The next step is to parse a command. This will be just as easy as generation, we'll define new types and a function to handle the input.

type Command = | Capability
type InputCommand = { Tag : Tag; Command : Command }
let parseCommand (command : string) =
let parseTag = function | "*" -> Untagged | s -> Tagged s
let parseCommandName =
function
| [|"CAPABILITY"|] -> Capability |> Some
| _ -> None
let parts = command.Split(' ')
parts.[1..] |> parseCommandName |> Option.map (fun c -> { Tag = parts.[0] |> parseTag; Command = c })


Again, quite simple. We parse the tag out, then we parse the command out, and return the result.

So with this, extending to add a NOOP command is really easy:

type Command = | Capability | Noop
....
let noop tag = generateCommand tag "NOOP" [||]
let noopResponse tag = [|generateLine (Tagged tag) [||] "NOOP" [|"completed" |> Some|]|]
....
let parseCommand (command : string) =
let parseTag = function | "*" -> Untagged | s -> Tagged s
let parseCommandName =
function
| [|"CAPABILITY"|] -> Capability |> Some
| [|"NOOP"|] -> Noop |> Some
| _ -> None
let parts = command.Split(' ')
parts.[1..] |> parseCommandName |> Option.map (fun c -> { Tag = parts.[0] |> parseTag; Command = c })


And now we have NOOP support.

Lastly, LOGOUT command support:

let logout tag = generateCommand tag "LOGOUT" [||]
let logoutResponse tag = [|generateLine Untagged [||] "BYE" ([|"IMAP4rev1"; "Server"; "logging"; "out"|] |> Array.map Some); generateLine (Tagged tag) [||] "LOGOUT" [|"completed" |> Some|]|]
let parseCommand (command : string) =
let parseTag = function | "*" -> Untagged | s -> Tagged s
let parseCommandName =
function
| [|"CAPABILITY"|] -> Capability |> Some
| [|"NOOP"|] -> Noop |> Some
| [|"LOGOUT"|] -> Logout |> Some
| _ -> None
let parts = command.Split(' ')
parts.[1..] |> parseCommandName |> Option.map (fun c -> { Tag = parts.[0] |> parseTag; Command = c })

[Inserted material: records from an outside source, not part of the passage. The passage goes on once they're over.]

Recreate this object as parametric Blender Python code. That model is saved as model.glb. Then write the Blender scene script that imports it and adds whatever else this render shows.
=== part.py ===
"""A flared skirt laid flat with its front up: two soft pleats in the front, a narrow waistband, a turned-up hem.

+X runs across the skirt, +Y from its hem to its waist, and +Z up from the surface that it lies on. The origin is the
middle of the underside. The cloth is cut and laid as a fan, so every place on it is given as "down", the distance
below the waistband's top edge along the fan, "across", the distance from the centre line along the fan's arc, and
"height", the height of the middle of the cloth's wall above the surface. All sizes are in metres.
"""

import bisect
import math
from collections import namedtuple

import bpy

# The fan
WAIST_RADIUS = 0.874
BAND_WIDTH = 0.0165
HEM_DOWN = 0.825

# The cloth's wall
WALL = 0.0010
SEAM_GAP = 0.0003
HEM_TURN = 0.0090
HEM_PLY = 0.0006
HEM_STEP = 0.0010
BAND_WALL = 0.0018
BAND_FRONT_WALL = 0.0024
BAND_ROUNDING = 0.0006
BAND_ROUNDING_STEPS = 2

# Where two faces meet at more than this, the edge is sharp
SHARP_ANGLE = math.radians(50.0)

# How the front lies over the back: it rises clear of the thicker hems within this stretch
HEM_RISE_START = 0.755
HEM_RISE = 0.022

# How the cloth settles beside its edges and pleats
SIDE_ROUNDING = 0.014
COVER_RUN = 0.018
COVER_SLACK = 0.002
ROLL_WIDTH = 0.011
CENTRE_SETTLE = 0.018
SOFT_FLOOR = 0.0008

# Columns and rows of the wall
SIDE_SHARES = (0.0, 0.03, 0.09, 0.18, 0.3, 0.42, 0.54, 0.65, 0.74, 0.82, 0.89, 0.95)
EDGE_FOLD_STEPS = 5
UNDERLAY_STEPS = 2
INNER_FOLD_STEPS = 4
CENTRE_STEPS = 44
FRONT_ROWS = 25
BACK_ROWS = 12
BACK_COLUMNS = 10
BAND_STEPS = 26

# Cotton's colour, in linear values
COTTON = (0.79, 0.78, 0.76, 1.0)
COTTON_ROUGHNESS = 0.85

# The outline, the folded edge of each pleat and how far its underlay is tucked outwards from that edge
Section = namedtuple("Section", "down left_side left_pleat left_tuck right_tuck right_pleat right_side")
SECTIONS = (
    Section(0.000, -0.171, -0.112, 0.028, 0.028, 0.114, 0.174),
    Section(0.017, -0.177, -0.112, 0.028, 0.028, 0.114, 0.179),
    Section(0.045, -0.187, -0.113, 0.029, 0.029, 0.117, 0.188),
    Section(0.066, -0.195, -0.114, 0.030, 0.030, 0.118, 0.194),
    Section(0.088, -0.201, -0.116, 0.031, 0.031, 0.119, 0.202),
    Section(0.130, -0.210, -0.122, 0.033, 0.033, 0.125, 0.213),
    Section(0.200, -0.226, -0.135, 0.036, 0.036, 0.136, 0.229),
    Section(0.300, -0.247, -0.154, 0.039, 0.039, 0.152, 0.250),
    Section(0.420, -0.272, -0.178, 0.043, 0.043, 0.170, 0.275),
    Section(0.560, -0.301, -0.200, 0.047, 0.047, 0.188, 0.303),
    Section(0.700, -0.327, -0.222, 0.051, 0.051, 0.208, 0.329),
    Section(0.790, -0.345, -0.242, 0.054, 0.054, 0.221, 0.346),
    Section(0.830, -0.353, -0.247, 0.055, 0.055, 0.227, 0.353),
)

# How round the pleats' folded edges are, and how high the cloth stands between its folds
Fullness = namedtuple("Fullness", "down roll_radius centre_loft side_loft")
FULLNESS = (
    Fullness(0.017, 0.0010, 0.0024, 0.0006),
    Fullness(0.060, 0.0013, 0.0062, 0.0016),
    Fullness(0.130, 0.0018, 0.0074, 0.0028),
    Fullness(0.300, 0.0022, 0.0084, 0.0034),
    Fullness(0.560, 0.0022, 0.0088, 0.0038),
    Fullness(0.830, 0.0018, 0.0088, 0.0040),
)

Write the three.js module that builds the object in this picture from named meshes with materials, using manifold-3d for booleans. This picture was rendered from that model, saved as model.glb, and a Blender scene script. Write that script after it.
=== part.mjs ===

Now as we work with this, we should realize that we can actually remove most of the specific functions, and use the InputCommand for the capability, noop, and logout functions we built:

type ClientCommandName = | Capability | Noop | Logout
type ClientCommand = { Tag : Tag; Command : ClientCommandName }
let generateClientCommandName =
function
| Capability -> ("CAPABILITY", [||])
| Noop -> ("NOOP", [||])
| Logout -> ("LOGOUT", [||])
let generateClientCommand (command : ClientCommand) = command.Command |> generateClientCommandName ||> generateLine command.Tag [||]
let parseClientCommand (command : string) =
let parseTag = function | "*" -> Untagged | s -> Tagged s
let parseCommandName =
function
| [|"CAPABILITY"|] -> Capability |> Some
| [|"NOOP"|] -> Noop |> Some
| [|"LOGOUT"|] -> Logout |> Some
| _ -> None
let parts = command.Split(' ')
parts.[1..] |> parseCommandName |> Option.map (fun c -> { ClientCommand.Tag = parts.[0] |> parseTag; Command = c })

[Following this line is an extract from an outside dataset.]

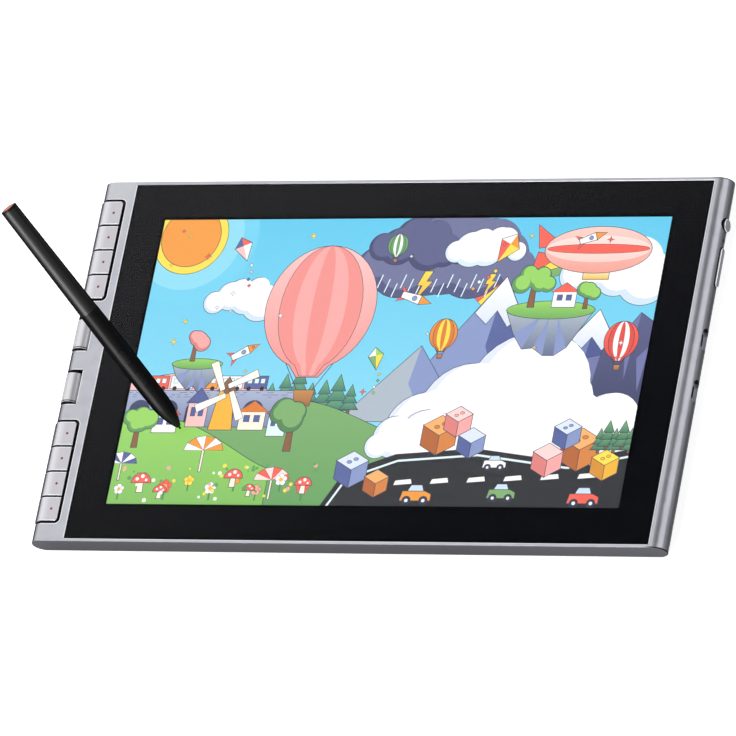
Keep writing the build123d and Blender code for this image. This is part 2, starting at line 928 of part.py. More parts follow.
def grip_solid(grow):
    """The outer form of the grip: a rounded nose, a soft waist, then the seam."""
    nose_end = nose_start + nose_length
    nose = ThreePointArc(
        (nose_radius + grow, nose_start),
        ((nose_radius + grip_front_radius) / 2 + grow + nose_bulge / 2, nose_start + nose_length / 2),
        (grip_front_radius + grow, nose_end),
    )
    side = Spline(
        (grip_front_radius + grow, nose_end),
        (grip_waist_radius + grow, grip_waist),
        (grip_end_radius + grow, grip_end),
    )
    back = Polyline(
        (grip_end_radius + grow, grip_end),
        (0, grip_end),
        (0, nose_start),
        (nose_radius + grow, nose_start),
    )
    profile = Plane.XZ * make_face([nose, side, back])
    return revolve(profile, Axis.Z)


def button_pill(at, grow, x0, x1):
    """A slot-shaped bar standing out of the pen's axis at one button."""
    section = SlotOverall(pen_button_length + 2 * grow, pen_button_width + 2 * grow)
    plane = Plane((x0, 0, at), x_dir=(0, 0, 1), z_dir=(1, 0, 0))
    return extrude(plane * section, x1 - x0)


def pen_grip():
    """The front half of the pen, hollow, with the slots for its two buttons."""
    grip = grip_solid(0)
    grip -= rod(nib_radius + nib_hole_gap, 0, 0, 0, holder_chamber + overrun)
    grip -= rod(holder_radius + holder_gap, 0, 0, holder_chamber, coil_start)
    grip -= rod(grip_bore, 0, 0, coil_start - layer_gap, grip_end + overrun)
    for at in (front_button_at, rear_button_at):
        grip -= button_pill(at, pen_button_gap, 0, grip_waist_radius + overrun)
    return grip


def pen_barrel():
    """The rear half of the pen, with the spigot that goes into the grip."""
    body = Pos(0, 0, (grip_end + barrel_end) / 2) * Cone(
        barrel_radius, barrel_end_radius, barrel_end - grip_end
    )
    spigot = grip_bore - spigot_gap
    body += rod(spigot, 0, 0, grip_end - spigot_length, grip_end)
    bore = spigot - spigot_wall
    body -= rod(bore, 0, 0, grip_end - spigot_length - overrun, grip_end + spigot_length)
    guide_start = barrel_end - eraser_guide
    body -= rod(barrel_bore, 0, 0, grip_end + spigot_length, guide_start)
    return body - rod(eraser_stem_radius + eraser_gap, 0, 0, guide_start, pen_length)


def pen_nib():
    """The writing tip."""
    pin = rod(nib_radius, 0, 0, nib_radius, nib_length)
    return pin + Pos(0, 0, nib_radius) * Sphere(nib_radius)


def nib_holder():
    """The rod that carries the nib to the pressure sensor."""
    end = coil_start + coil_length + coil_clear
    holder = rod(holder_radius, 0, 0, holder_start, end)
    return holder - rod(nib_radius, 0, 0, holder_start, nib_length)


def pen_coil():
    """The coil round the nib holder."""
    outer = grip_bore - coil_clear
    inner = holder_radius + coil_clear
    return tube(outer, inner, coil_start, coil_start + coil_length)


def pen_sensor():
    """The pressure sensor behind the nib holder."""
    start = coil_start + coil_length + coil_clear + nib_travel + stem_free
    return rod(grip_bore - coil_clear, 0, 0, start, start + sensor_length)


def pen_board():
    """The circuit board of the pen."""
    half = pen_board_width / 2
    high = pen_board_low + pen_board_thick
    return block(pen_board_low, high, -half, half, pen_board_start, pen_board_end)


def pen_switches():
    """The switches under the two side buttons."""
    switches = []
    low = pen_board_low + pen_board_thick
    half_y = pen_switch_width / 2
    half_s = pen_switch_length / 2
    for at in (front_button_at, rear_button_at):
        high = low + pen_switch_height
        switches.append(block(low, high, -half_y, half_y, at - half_s, at + half_s))
    return switches


def pen_button(at):
    """One side button of the pen, following the grip's curve."""
    cap = grip_solid(pen_button_proud)
    cap = cap & button_pill(at, 0, pen_button_base, grip_waist_radius + overrun)
    switch_top = pen_board_low + pen_board_thick + pen_switch_height
    low = switch_top + pen_button_travel + stem_free
    post = Pos((low + pen_button_base) / 2, 0, at) * Rot(0, 90, 0) * Cylinder(
        pen_button_post, pen_button_base - low
    )
    return cap + post


def eraser_rim():
    """The dark ring at the end of the barrel."""
    return tube(barrel_end_radius, barrel_end_radius - rim_wall, barrel_end, rim_end)


def eraser_cap():
    """The orange end of the pen, on a stem that the barrel guides."""
    radius = barrel_end_radius - rim_wall - eraser_gap
    base = barrel_end + eraser_travel + fit_gap
    cap = rod(radius, 0, 0, base, pen_length)
    top = cap.faces().sort_by(Axis.Z)[-1]
    cap = fillet(top.edges(), eraser_crown)
    return cap + rod(eraser_stem_radius, 0, 0, barrel_end - eraser_stem, base)


os.makedirs("parts", exist_ok=True)

save("unibody_frame", unibody_frame())
save("rear_cover", rear_cover())
save("rubber_feet", Compound(children=rubber_feet()))
save("rear_screws", Compound(children=rear_screws()))
save("board_screws", Compound(children=board_screws()))
save("cover_glass", cover_glass())
save("glass_tape", glass_tape())
save("optical_bond", layer(0, 0, 0, bond_bottom, body_top - glass_thick))
save("lcd_cell", lcd_cell())
save("backlight_tray", backlight_tray())
save("light_guide", light_guide())
save("light_bar", light_bar())
save("digitizer_board", layer(tray_margin, tray_margin, tray_margin, digitizer_bottom, tray_bottom))
save("digitizer_shield", layer(0, 0, 0, shield_bottom, digitizer_bottom))
save("key_board", key_board())
save("key_switches", Compound(children=key_switches()))
save("roller_axles", Compound(children=roller_axles()))
save("roller_encoders", Compound(children=roller_encoders()))
save("side_board", side_board())
save("side_switches", Compound(children=side_switches()))
save("status_pipe", status_pipe())
save("power_button", power_button())
save("rocker_button", rocker_button())
save("usb_port_1", port_shell(port_1_y))
save("usb_port_2", port_shell(port_2_y))
save("usb_tongues", Compound(children=port_tongues()))
save("main_board", main_board())
save("board_chips", Compound(children=board_chips()))
save("key_ribbon", key_ribbon())
save("side_ribbon", side_ribbon())
save("display_ribbon", display_ribbon())

# Keys are numbered from the top: the upper group first, then the lower one
for number in range(keys_in_group):
    save("key_" + str(number + 1), express_key(1, keys_in_group - 1 - number))
    save("key_" + str(keys_in_group + number + 1), express_key(-1, number))

save("roller_1", roller_barrel(1))
save("roller_2", roller_barrel(-1))

save("pen_grip", in_pen(pen_grip()))
save("pen_barrel", in_pen(pen_barrel()))
save("pen_nib", in_pen(pen_nib()))
save("nib_holder", in_pen(nib_holder()))
save("pen_coil", in_pen(pen_coil()))
save("pen_sensor", in_pen(pen_sensor()))
save("pen_board", in_pen(pen_board()))
save("pen_switches", in_pen(Compound(children=pen_switches())))
save("pen_button_front", in_pen(pen_button(front_button_at)))
save("pen_button_rear", in_pen(pen_button(rear_button_at)))
save("eraser_rim", in_pen(eraser_rim()))
save("eraser_cap", in_pen(eraser_cap()))

print("body", body_width, body_height, body_thick, "pen axis", pen_axis, "buttons face", button_out)
print("pen tip", pen_tip)
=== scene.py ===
# %% [markdown]
# # A graphics tablet with a screen, dressed for a studio picture
# The solid model comes in as a fixed frame: every metal bar, key, button and board is already in
# place at its real size. This lesson gives each of them a finish, adds the printed and lit parts
# that are too thin for a solid model, and sets the lamps, the floor and the camera.

# %% Load the frame
import json
import math
import random

import bpy
from mathutils import Matrix, Vector
from mathutils.geometry import delaunay_2d_cdt


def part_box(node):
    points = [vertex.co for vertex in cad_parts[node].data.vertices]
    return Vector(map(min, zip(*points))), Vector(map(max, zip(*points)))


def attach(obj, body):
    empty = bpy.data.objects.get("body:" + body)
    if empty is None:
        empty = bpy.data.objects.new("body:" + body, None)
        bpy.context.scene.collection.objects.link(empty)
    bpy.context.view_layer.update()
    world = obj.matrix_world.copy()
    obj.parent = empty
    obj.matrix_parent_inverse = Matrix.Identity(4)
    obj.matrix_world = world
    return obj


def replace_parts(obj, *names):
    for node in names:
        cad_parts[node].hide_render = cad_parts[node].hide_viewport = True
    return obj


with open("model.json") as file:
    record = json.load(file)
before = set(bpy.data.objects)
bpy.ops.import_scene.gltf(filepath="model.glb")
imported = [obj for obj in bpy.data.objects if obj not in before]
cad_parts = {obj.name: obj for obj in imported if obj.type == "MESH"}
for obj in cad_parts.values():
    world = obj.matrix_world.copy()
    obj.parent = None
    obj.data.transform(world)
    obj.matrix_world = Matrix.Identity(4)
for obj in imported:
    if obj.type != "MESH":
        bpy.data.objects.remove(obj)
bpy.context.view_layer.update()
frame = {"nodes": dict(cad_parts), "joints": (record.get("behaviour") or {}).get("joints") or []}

MM = 0.001
nodes = frame["nodes"]


# %% Measure the frame
def box_mm(node):
    """The two corners of a node's box, in millimetres."""
    return [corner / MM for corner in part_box(node)]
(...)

type ServerCommandName = | Capability of OkBadResult * string array | Noop of OkBadResult | Logout of OkBadResult
type ServerCommand = { Tag : Tag; Command : ServerCommandName }
let generateServerCommandName (command : ServerCommand) =
match command.Command with
| Capability (res, options) ->
let lRes, rRes = res |> getOkBad
[|(Untagged, [||], "CAPABILITY", options); (command.Tag, [|lRes|], "CAPABILITY", [|rRes|])|]
| Noop res ->
let lRes, rRes = res |> getOkBad
[|command.Tag, [|lRes|], "NOOP", [|rRes|]|]
| Logout res ->
let lRes, rRes = res |> getOkBad
[|(Untagged, [||], "BYE", [|"IMAP4rev1 Server logging out"|]); command.Tag, [|lRes|], "LOGOUT", [|rRes|]|]
let generateServerCommand (command : ServerCommand) = command |> generateServerCommandName |> Array.map (fun (t, l, n, r) -> generateLine t (l |> Array.map Some) n (r |> Array.map Some))

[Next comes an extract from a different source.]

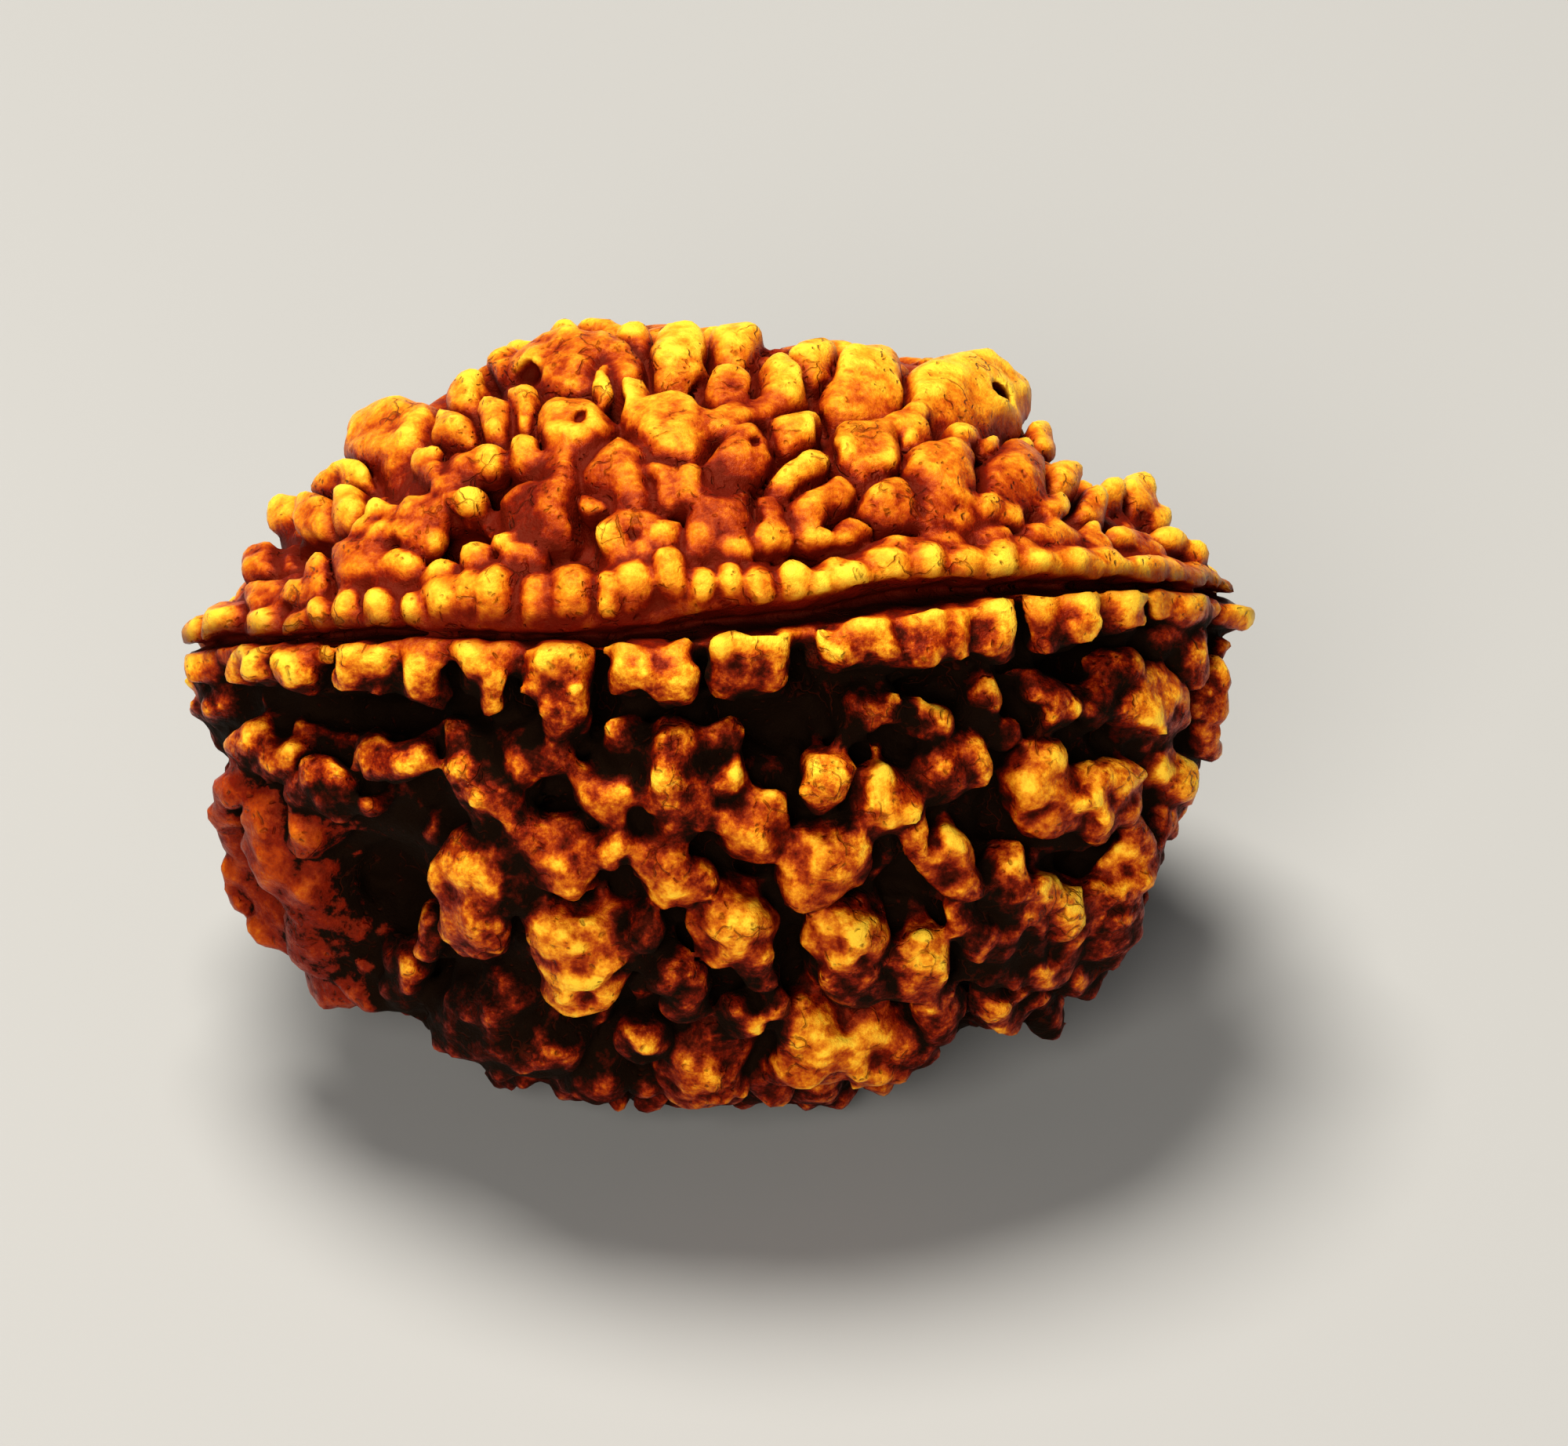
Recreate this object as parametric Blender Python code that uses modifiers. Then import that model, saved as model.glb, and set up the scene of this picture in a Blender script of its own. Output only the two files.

So now we have a manner of building commands, somewhat dynamically. We can construct a command from what it needs, which means we can continue on with the next step: authentication / authorization. That will be the subject of the next blog post, as I want to allow a lot of this to sink in, so that we can hit the ground running in the next situation. We have a whole hell-of-a-lot to do yet, so we'll take it in shorter, more manageable bits.

As a reminder, the code for this is on GitHub. The version for this specific blog post is tree 8d7b3f15777d0be7cd78903bb5f0c94d8175230d`.

Due to time constraints, I didn't make it as far as I would have liked with this post. But never fear, consistent, slow progress is better than inconsistent progress.